后来啊,扁鸿洗脱嫌疑后,到了患者说的哪那儿,只见那里果真如同患者所说,除了几颗槐树外,就只剩下一处无名坟莹。
他让随从把这墓的棺椁给挖了出来,把尚且完好的棺材板盖给掀了,只见里边除了一具已经腐朽的尸骨外,就只剩下一些金针药碾之类的陪葬品。
那扁鸿冷笑道:“我说活人怎么可能有在医术上胜过我的?原来是个死郎中啊。”
他让随从捡来一些木柴,把这副棺椁,连同尸骨和陪葬品,一并烧了个干净。
只是在烧的时候,据随从后来说,他闻到了一股十分好闻的药香味。
说来也奇怪,在烧了棺木回去之后,扁鸿之后看病,接连开错了好几次药方,被人给找来,不但得赔礼道歉,还赔了不少的银钱。
他暗自觉得奇怪,却又找不着原因。
有一天,他正在开药方的时候,却刚好碰上朋友来看他。
那朋友刚进门,一看到他,就被吓得摔了一跤。
扁鸿见他面色惊恐,就问他是什么缘故。
岂料朋友连话都来不及说,转身就连滚带爬的跑了出去。
后来,扁鸿又找了朋友好几次,只是朋友都有意闭着他。
直到后来被他找的烦了,经不过扁鸿的再三询问,这才把那天的事情给说了出来。
原来朋友那天去看他的时候,只见扁鸿身后站着一个面色苍白、身穿寿衣的老者,那老者面容虽然发白,但是其他地方却焦黑一片,好似被大火给烧过了一般。
扁鸿在开药方的时候,那朋友刚好看见这老者,伸出一支漆黑无比的手,正蒙住了扁鸿的眼睛!
朋友见到这东西,哪能不吓得魂不附体呢?
扁鸿一听,心里就有数了。
后来,他请了不少道士神婆给自己做法驱邪。
可是一番折腾下来,毫无作用。
渐渐的,他的医馆也没人来看病了。
一代名医,就这样郁郁而终了。
扁鸿死后,随从和朋友聊起此事。有人听后便说,这个给那患者治病的人,肯定是某个朝代的名医啊。
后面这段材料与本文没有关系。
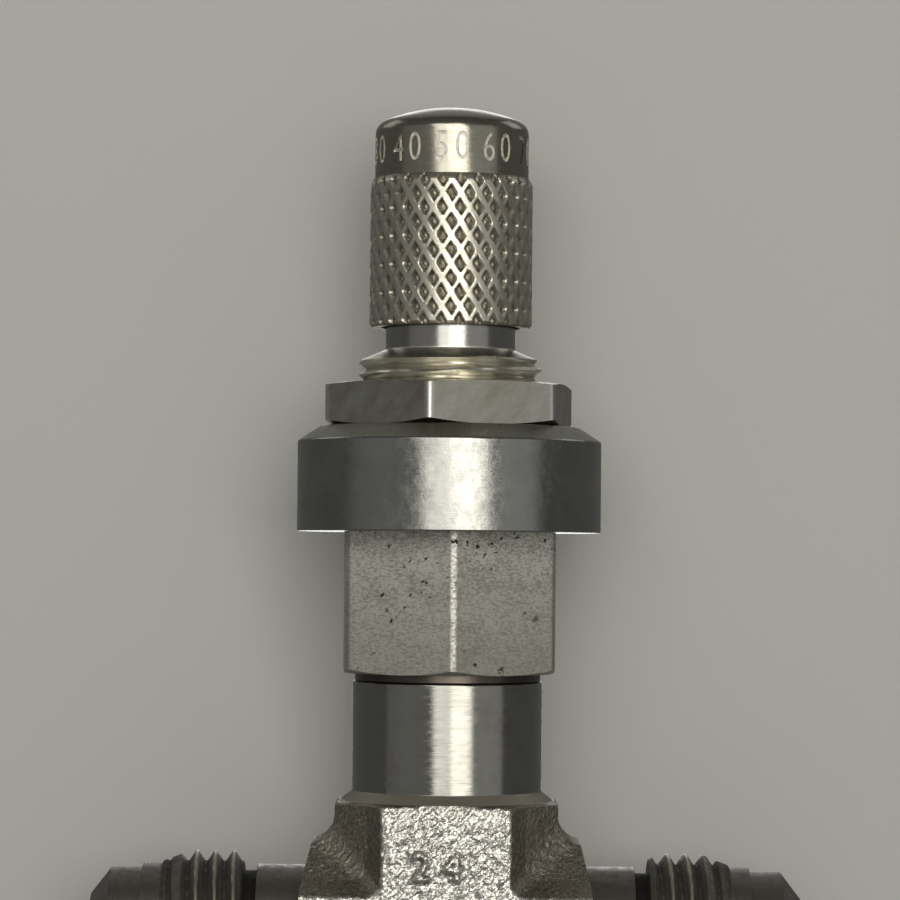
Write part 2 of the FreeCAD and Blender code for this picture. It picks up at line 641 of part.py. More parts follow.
def make_bonnet(doc):
    """Spigot, seat ring, hex, panel thread and neck in one piece, bored right through."""
    body = new_body(doc, "bonnet")
    hex_prism(body, "Hex", "hex_across", HEX_FOOT, "hex_height")
    bevel_hex_corners(body, "HexBevel", "hex_across", HEX_FOOT, "hex_bevel")
    outside = [
        ("0", BELLOWS_FOOT),
        (SPIGOT_RADIUS, BELLOWS_FOOT),
        (SPIGOT_RADIUS, BARREL_TOP),
        ("seat_ring_radius", BARREL_TOP),
        ("seat_ring_radius", HEX_TOP),
        ("panel_thread_radius", HEX_TOP),
        ("panel_thread_radius", f"{THREAD_TOP} - thread_bevel"),
        ("neck_radius", THREAD_TOP),
        ("neck_radius", NECK_TOP),
        ("0", NECK_TOP),
    ]
    spin(body, "Outside", "Revolution", new_sketch(body, "OutsideProfile", "XZ_Plane", [outside]))
    inside = [
        ("0", BELLOWS_FOOT),
        ("bellows_room", BELLOWS_FOOT),
        ("bellows_room", GUIDE_FOOT),
        ("bush_radius", GUIDE_FOOT),
        ("bush_radius", DRIVE_TOP),
        ("thread_room", DRIVE_TOP),
        ("thread_room", LEDGE_FOOT),
        (SHANK_HOLE_RADIUS, LEDGE_FOOT),
        (SHANK_HOLE_RADIUS, LEDGE_TOP),
        (SEAL_ROOM_RADIUS, LEDGE_TOP),
        (SEAL_ROOM_RADIUS, NECK_TOP),
        ("0", NECK_TOP),
    ]
    spin(body, "Inside", "Groove", new_sketch(body, "InsideProfile", "XZ_Plane", [inside]))
    turns = int(value(doc, f"({THREAD_TOP} - {HEX_TOP} - thread_bevel) / panel_pitch"))
    first_vee = f"{THREAD_TOP} - 1.5 * panel_pitch"
    vees = []
    for turn in range(turns):
        middle = f"{first_vee} - {turn} * panel_pitch"
        vee = thread_vee(middle, "panel_thread_radius", "panel_thread_depth", "panel_root_width")
        vees.append([(radius, along) for along, radius in vee])
    spin(body, "PanelThread", "Groove", new_sketch(body, "PanelThreadProfile", "XZ_Plane", vees))
    body.setExpression("Placement.Rotation.Angle", bound("hex_turn"))
    return body


def make_drive_bush(doc):
    bore = "(drive_thread_radius + running_gap)"
    return ring(doc, "drive_bush", bore, PRESSED_BUSH_RADIUS, DRIVE_FOOT, DRIVE_TOP)


def make_seals(doc):
    """Backup ring, O-ring and gland ring, one on the other in the neck."""
    outer = f"({SEAL_ROOM_RADIUS} - press_gap)"
    backup_top = f"{LEDGE_TOP} + backup_thickness"
    backup = ring(doc, "backup_ring", SHANK_HOLE_RADIUS, outer, LEDGE_TOP, backup_top)
    gland = ring(doc, "gland_ring", SHANK_HOLE_RADIUS, outer, GLAND_FOOT, NECK_TOP)
    cord = doc.addObject("Part::Torus", "stem_o_ring")
    cord.Label = "stem_o_ring"
    cord.setExpression("Radius1", bound(CORD_RING_RADIUS))
    cord.setExpression("Radius2", bound("cord_radius"))
    cord.setExpression("Placement.Base.z", bound(CORD_CENTRE))
    return [backup, cord, gland]


def make_thrust_ball(doc):
    ball = doc.addObject("Part::Sphere", "thrust_ball")
    ball.Label = "thrust_ball"
    ball.setExpression("Radius", bound("ball_radius"))
    ball.setExpression("Placement.Base.z", bound(BALL_CENTRE))
    return ball


def make_swivel_clip(doc):
    """An open ring in the actuator's groove, under the stem's button head."""
    inner = "(button_neck_radius + running_gap)"
    outer = "(clip_groove_radius - running_gap)"
    top = f"{CLIP_FOOT} + clip_thickness"
    corners = [(inner, CLIP_FOOT), (outer, CLIP_FOOT), (outer, top), (inner, top)]
    return turned(doc, "swivel_clip", corners, angle="360 - clip_opening")


def make_actuator_screw(doc):
    """The spindle: a socket for the stem's head below, the drive thread, and the shank for the handle."""
    groove_top = f"{CLIP_FOOT} + clip_thickness"
    corners = [
        ("0", SOCKET_TOP),
        (BUTTON_ROOM_RADIUS, SOCKET_TOP),
        (BUTTON_ROOM_RADIUS, groove_top),
        ("clip_groove_radius", groove_top),
        ("clip_groove_radius", CLIP_FOOT),
        (BUTTON_ROOM_RADIUS, CLIP_FOOT),
        (BUTTON_ROOM_RADIUS, ACTUATOR_FOOT),
        ("drive_thread_radius", ACTUATOR_FOOT),
        ("drive_thread_radius", DRIVE_TOP),
        ("shank_radius", DRIVE_TOP),
        ("shank_radius", SHANK_TOP),
        ("0", SHANK_TOP),
    ]
    return turned(doc, "actuator_screw", corners[::-1])


def make_panel_collar(doc):
    bore = "(panel_thread_radius + collar_gap)"
    corners = [
        (bore, HEX_TOP),
        ("collar_radius", HEX_TOP),
        ("collar_radius", f"{COLLAR_TOP} - collar_bevel_height"),
        ("collar_radius - collar_bevel_width", COLLAR_TOP),
        (bore, COLLAR_TOP),
    ]
    return turned(doc, "panel_collar", corners)


def make_panel_nut(doc):
    body = new_body(doc, "panel_nut")
    hex_prism(body, "Hex", "nut_across", COLLAR_TOP, "nut_height")
    bevel_hex_corners(body, "LowerBevel", "nut_across", COLLAR_TOP, "nut_bevel_lower")
    bevel_hex_corners(body, "UpperBevel", "nut_across", NUT_TOP, "-nut_bevel_upper")
    bore = "(panel_thread_radius + thread_gap)"
    corners = [("0", COLLAR_TOP), (bore, COLLAR_TOP), (bore, NUT_TOP), ("0", NUT_TOP)]
    spin(body, "Bore", "Groove", new_sketch(body, "BoreProfile", "XZ_Plane", [corners]))
    body.setExpression("Placement.Rotation.Angle", bound("nut_turn"))
    return body


def knurled_sleeve(doc):
    """The diamond knurl as a faceted sleeve: crossing ridges over pits, on a lattice of rings.

    Ring k holds its ridge crossings half a diamond round from ring k - 1, and its pits between them.
    """
    count = round(value(doc, "knurl_count"))
    rings = 2 * round(value(doc, "knurl_rows"))
    ridge = value(doc, "knurl_radius")
    pit = value(doc, "knurl_radius - knurl_depth")
    core = value(doc, "handle_radius - knurl_depth / 2")
    foot = value(doc, HANDLE_FOOT)
    first = value(doc, f"{HANDLE_FOOT} + knurl_start")
    last = value(doc, f"{HANDLE_FOOT} + knurl_length - knurl_finish")
    top = value(doc, f"{HANDLE_FOOT} + knurl_length")

    def spot(radius, half_step, height):
        angle = math.pi * half_step / count
        return FreeCAD.Vector(radius * math.cos(angle), radius * math.sin(angle), height)

    def lattice(ring_number, half_step):
        height = first + (last - first) * ring_number / rings
        radius = ridge if (half_step + ring_number) % 2 == 0 else pit
        return spot(radius, half_step, height)

    def triangle(*corners):
        return Part.Face(Part.makePolygon([*corners, corners[0]]))

    faces = []
    for half_step in range(2 * count):
        after = half_step + 1
        for ring_number in range(rings):
            low, low_after = lattice(ring_number, half_step), lattice(ring_number, after)
            high, high_after = lattice(ring_number + 1, half_step), lattice(ring_number + 1, after)
            if (half_step + ring_number) % 2 == 0:
                faces += [triangle(low, low_after, high_after), triangle(low, high_after, high)]
            else:
                faces += [triangle(low, low_after, high), triangle(low_after, high_after, high)]
        inner_foot, inner_foot_after = spot(core, half_step, foot), spot(core, after, foot)
        inner_top, inner_top_after = spot(core, half_step, top), spot(core, after, top)
        low, low_after = lattice(0, half_step), lattice(0, after)
        high, high_after = lattice(rings, half_step), lattice(rings, after)
        faces += [triangle(inner_foot, inner_foot_after, low), triangle(inner_foot_after, low_after, low)]
        faces += [triangle(high, high_after, inner_top), triangle(high_after, inner_top_after, inner_top)]
        faces += [triangle(inner_foot_after, inner_foot, inner_top)]
        faces += [triangle(inner_foot_after, inner_top, inner_top_after)]
    sleeve = doc.addObject("Part::Feature", "KnurlSleeve")
    sleeve.Shape = Part.makeSolid(Part.makeShell(faces))
    return sleeve


def make_handle(doc):
    """The cap: recess over the neck, bore for the shank, smooth band, domed crown and knurled grip."""
    core = new_body(doc, "HandleCore")
    crown_edge = f"{HANDLE_TOP} - crown_rise"
    corners = [
        (RECESS_RADIUS, HANDLE_FOOT),
        ("handle_radius", HANDLE_FOOT),
        ("handle_radius", crown_edge, CROWN_RADIUS, "anticlockwise"),
        ("0", HANDLE_TOP),
        ("0", HANDLE_BORE_TOP),
        (HANDLE_BORE_RADIUS, HANDLE_BORE_TOP),
        (HANDLE_BORE_RADIUS, RECESS_TOP),
        (RECESS_RADIUS, RECESS_TOP),
    ]
    cap = spin(core, "Cap", "Revolution", new_sketch(core, "CapProfile", "XZ_Plane", [corners]))
    doc.recompute()
    edge_height = value(doc, crown_edge)
    band = value(doc, "handle_radius")
    edge = next(
        f"Edge{number}"
        for number, edge in enumerate(cap.Shape.Edges, 1)
        if edge.Closed
        and abs(edge.BoundBox.ZMax - edge_height) < 1e-3
        and abs(edge.BoundBox.ZMin - edge_height) < 1e-3
        and abs(edge.BoundBox.XMax - band) < 1e-3
    )
    rounding = core.newObject("PartDesign::Fillet", "CrownRound")
    rounding.Base = (cap, [edge])
    rounding.setExpression("Radius", bound("crown_round"))
    drill(
        core,
        "ScrewHole",
        ("0", "0", SCREW_HEIGHT),
        "-90",
        "screw_radius + press_gap",
        "2 * handle_radius",
        axis=FreeCAD.Vector(1, 0, 0),
    )
    grip = doc.addObject("Part::MultiFuse", "handle")
    grip.Label = "handle"
    grip.Shapes = [core, knurled_sleeve(doc)]
    return grip


def make_handle_set_screw(doc):
    """A socket set screw, modelled upright and laid along +Y against the shank."""
    corners = [
        ("0", "0"),
        ("screw_radius - screw_point", "0"),
        ("screw_radius", "screw_point"),
        ("screw_radius", "screw_length"),
        ("0", "screw_length"),
    ]
    body = turned(doc, "handle_set_screw", corners)
    socket = body.newObject("PartDesign::Pocket", "Socket")
    outline = [hexagon("screw_key")]
    socket.Profile = new_sketch(body, "SocketOutline", "XY_Plane", outline, offset="screw_length")
    socket.setExpression("Length", bound("screw_key_depth"))
    laid_back = FreeCAD.Rotation(FreeCAD.Vector(1, 0, 0), -90)
    body.Placement = FreeCAD.Placement(FreeCAD.Vector(0, 0, 0), laid_back)
    body.setExpression("Placement.Base.y", bound("shank_radius"))
    body.setExpression("Placement.Base.z", bound(SCREW_HEIGHT))
    return body


def make_pieces(doc):
    return [
        make_valve_body(doc),
        make_seat_insert(doc),
        make_body_gasket(doc),
        make_bellows_flange(doc),
        make_bellows(doc),
        make_bellows_cap(doc),
        make_needle(doc),
        make_stem(doc),
        make_guide_bush(doc),
        make_bonnet(doc),
        make_drive_bush(doc),
        *make_seals(doc),
        make_thrust_ball(doc),
        make_swivel_clip(doc),
        make_actuator_screw(doc),
        make_panel_collar(doc),
        make_panel_nut(doc),
        make_handle(doc),
        make_handle_set_screw(doc),
    ]


def check(doc, pieces):
    """Stop on a failed object or on a piece that isn't one valid solid."""
    for item in doc.Objects:
        if "Invalid" in item.State or "Error" in item.State:
            raise RuntimeError(f"{item.Name} failed: {item.State}")
    for piece in pieces:
        shape = piece.Shape
        if shape.isNull() or not shape.isValid() or len(shape.Solids) != 1:
            raise RuntimeError(f"{piece.Label} isn't one valid solid")


def write_steps(pieces):
    os.makedirs("parts", exist_ok=True)
    for piece in pieces:
        piece.Shape.exportStep(f"parts/{piece.Label}.step")


document = FreeCAD.newDocument("MeteringValve")
write_sheet(document)
parts = make_pieces(document)
document.recompute()
check(document, parts)
write_steps(parts)
for part in parts:
    print(f"{part.Label}: {part.Shape.Volume:.3f} mm3, {len(part.Shape.Faces)} faces")
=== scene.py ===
import math

import bmesh
import bpy
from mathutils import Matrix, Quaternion, Vector

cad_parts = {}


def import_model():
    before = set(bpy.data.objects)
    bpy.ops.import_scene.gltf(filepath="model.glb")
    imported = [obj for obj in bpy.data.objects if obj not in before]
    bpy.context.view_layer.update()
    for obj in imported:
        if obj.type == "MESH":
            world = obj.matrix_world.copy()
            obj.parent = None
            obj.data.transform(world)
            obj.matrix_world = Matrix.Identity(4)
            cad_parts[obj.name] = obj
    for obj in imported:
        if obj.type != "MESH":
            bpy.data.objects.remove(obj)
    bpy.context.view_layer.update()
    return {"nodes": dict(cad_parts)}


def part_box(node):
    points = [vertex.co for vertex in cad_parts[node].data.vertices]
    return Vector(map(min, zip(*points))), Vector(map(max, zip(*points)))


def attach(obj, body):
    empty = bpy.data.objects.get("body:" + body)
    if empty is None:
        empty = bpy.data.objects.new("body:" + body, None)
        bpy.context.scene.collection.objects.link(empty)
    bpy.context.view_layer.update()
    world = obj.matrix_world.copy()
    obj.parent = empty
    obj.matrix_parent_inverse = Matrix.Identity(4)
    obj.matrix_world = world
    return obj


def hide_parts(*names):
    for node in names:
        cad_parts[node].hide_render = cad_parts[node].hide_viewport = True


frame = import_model()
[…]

后人评价说,那老者虽然死了化作了诡,却与人为善,不失医者仁心。反倒是那扁鸿,因为一点儿虚名就下此毒手,害了活人不够,就连死人的棺材都不放过,他的所作所为,实际上都是咎由自取。
所以说扁鸿他的医术虽然不在扁鹊之下,可流传下来的名声,却不如扁鹊来的响亮了。”
房遗直故事讲完,众人顿时议论纷纷。
有人说那患者本来好不容易被治好了,却又因为显摆而导致误了被卿卿性命,实在是愚不可及。
也有人说那扁鸿实在是太过恶毒,明知人家不能喝酒,还要故意劝酒。
“房公子,那个医术高明的老者到底是哪朝哪代的哪个郎中啊?”有人好奇的问道。
“那你可要去亲自去问那个老者了。”
“房公子,那扁鸿只听脚步声就能够判断出病人的病情来,你说是真还是假啊?”
“这个,你可要去问扁鸿了。”
房遗直笑道。
见他们还在讨论,一时半会儿也停不下来,房遗直准备先去后院洗漱一番,然后再打算吃点东西填吧填吧肚子再说。
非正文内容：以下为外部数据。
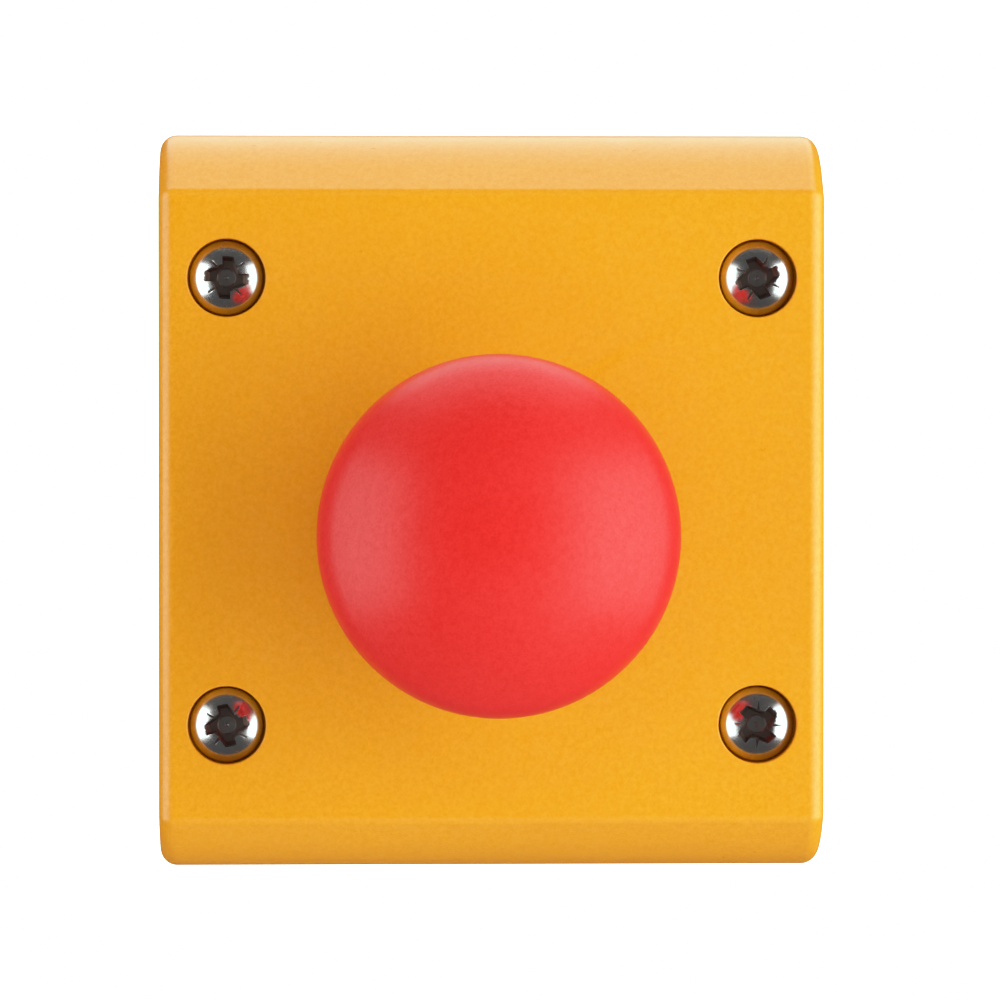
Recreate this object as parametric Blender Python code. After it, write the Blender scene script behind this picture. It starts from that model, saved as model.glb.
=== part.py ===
"""Surface-mounting emergency stop station, built as its separate pieces.

The origin is the centre of the back face, which lies on the wall in the plane Y = 0.
The front points to -Y, up is +Z, and all sizes are in metres.
"""

import math

import bmesh
import bpy

# Enclosure
BOX_WIDTH = 0.072
BOX_HEIGHT = 0.080
BOX_DEPTH = 0.056
BASE_DEPTH = 0.028
WALL = 0.0028
FACE_WALL = 0.003
EDGE_RADIUS = 0.0018
CLEARANCE = 0.0003

# Sloping bands at the top and bottom of the cover
FACE_HEIGHT = 0.0683
BAND_ANGLE = math.radians(45.0)
BAND_RADIUS = 0.0133

# Cover screws and what holds them
SCREW_SPACING_X = 0.0573
SCREW_SPACING_Z = 0.0482
SCREW_RADIUS = 0.002
SCREW_LENGTH = 0.03535
SCREW_HEAD_RADIUS = 0.004
SCREW_HEAD_HEIGHT = 0.00265
SCREW_CROWN_RADIUS = 0.0052
SCREW_SHOULDER_RADIUS = 0.0009
SCREW_HEAD_DEPTH = 0.00165
WELL_RADIUS = 0.0042
COLUMN_RADIUS = 0.0062
PILLAR_RADIUS = 0.0056
INSERT_RADIUS = 0.0028
INSERT_LENGTH = 0.010
CROSS_SPAN = 0.0046
CROSS_WIDTH = 0.0011
CROSS_DEPTH = 0.0014

# Openings in the base
FIXING_SPACING_X = 0.040
FIXING_SPACING_Z = 0.060
FIXING_RADIUS = 0.0023
KNOCKOUT_RADIUS = 0.0104
KNOCKOUT_GROOVE = 0.0006
KNOCKOUT_DEPTH = 0.0016
SEAL_WIDTH = 0.001
SEAL_HEIGHT = 0.0011

# Operator: its axis runs along Y, a little below the middle of the cover
AXIS_Z = -0.0033
TRAVEL = 0.0055
BARREL_RADIUS = 0.011
BARREL_BORE = 0.0095
BARREL_LENGTH = 0.015
COLLAR_RADIUS = 0.0147
COLLAR_FRONT = 0.006
GASKET_THICKNESS = 0.0011
GUIDE_BORE = 0.0053
GUIDE_LENGTH = 0.007
NUT_RADIUS = 0.015
NUT_THICKNESS = 0.0048
NUT_NOTCHES = 6

# Mushroom head: a flat dome, a round shoulder and a rolled rim
HEAD_RADIUS = 0.019
HEAD_WIDEST = 0.0207
DOME_RADIUS = 0.0234
SHOULDER_RADIUS = 0.007
RIM_RADIUS = 0.0022
SKIRT_RADIUS = 0.0122
SKIRT_END = 0.0118
HUB_RADIUS = 0.0086
HUB_BORE = 0.0072
HUB_END = 0.003
HUB_ROOF = 0.020
SOCKET_RADIUS = 0.00295
SOCKET_ROOF = 0.0272

# Stem and latch
STEM_RADIUS = 0.005
PAWL_RATIO = 0.22
PAWL_WIDTH = 0.003
PAWL_HEIGHT = 0.004
PAWL_BACK = 0.0076
PUSHER_WIDTH = 0.0264
PUSHER_HEIGHT = 0.009
PUSHER_THICKNESS = 0.0022

# Contact adapter and contact blocks
ADAPTER_WIDTH = 0.034
ADAPTER_HEIGHT = 0.040
SLEEVE_RADIUS = 0.0136
BLOCK_PITCH = 0.0208
BLOCK_WIDTH = 0.010
BLOCK_HEIGHT = 0.037
BLOCK_DEPTH = 0.025
BLOCK_WALL = 0.001
PLUNGER_HALF = 0.0019
BRIDGE_HALF = 0.007
BRIDGE_THICKNESS = 0.0008
TERMINAL_Z = 0.0132
TERMINAL_SCREW_HEAD = 0.003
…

这一大清早的,他眼睛都没睁开就火急火燎的跑了过来,一过来嘴巴就没停过。
这会儿,已经是说的精疲力竭了。
好在众人还沉浸在刚才的故事中,此刻倒也无人在意他的离去。
房遗直轻轻退出了大堂,留下酒楼里的客人们还在热烈讨论着。他来到了后院洗漱一番之后,到了五楼的私人空间好好享用一顿早餐。
在铜盆中倒上清水,房遗直洗去了脸上的疲惫,感觉精神了许多。他换上了一身干净的衣服,然后坐在桌前,桌上已经摆好了伙计送来的简单的早餐:一碗热腾腾的粥,几样小菜,还有几个馒头。
房遗直吃完早餐,感觉精力充沛了不少,回到大堂后,打算继续他的说书。
当他回到大堂时,发现客人们果然还在热烈讨论着刚才的故事,有的人甚至已经开始猜测下一个故事的内容。房遗直微笑着走上台,轻轻拍了拍惊堂木,示意大家安静下来。
“诸位,故事听完了,是不是觉得有些饿了?我们食为仙酒楼的早餐也是一绝,不如大家享用早餐,然后再听我说书,如何?”
客人们听房遗直这么一说,这才意识到自己确实有些饿了。他们纷纷起身前去点餐,点餐回来后,边吃边谈论着剧情。
就在房遗直准备待会儿继续开讲的时候,却不料有人突然来报,说门口已经打起来了。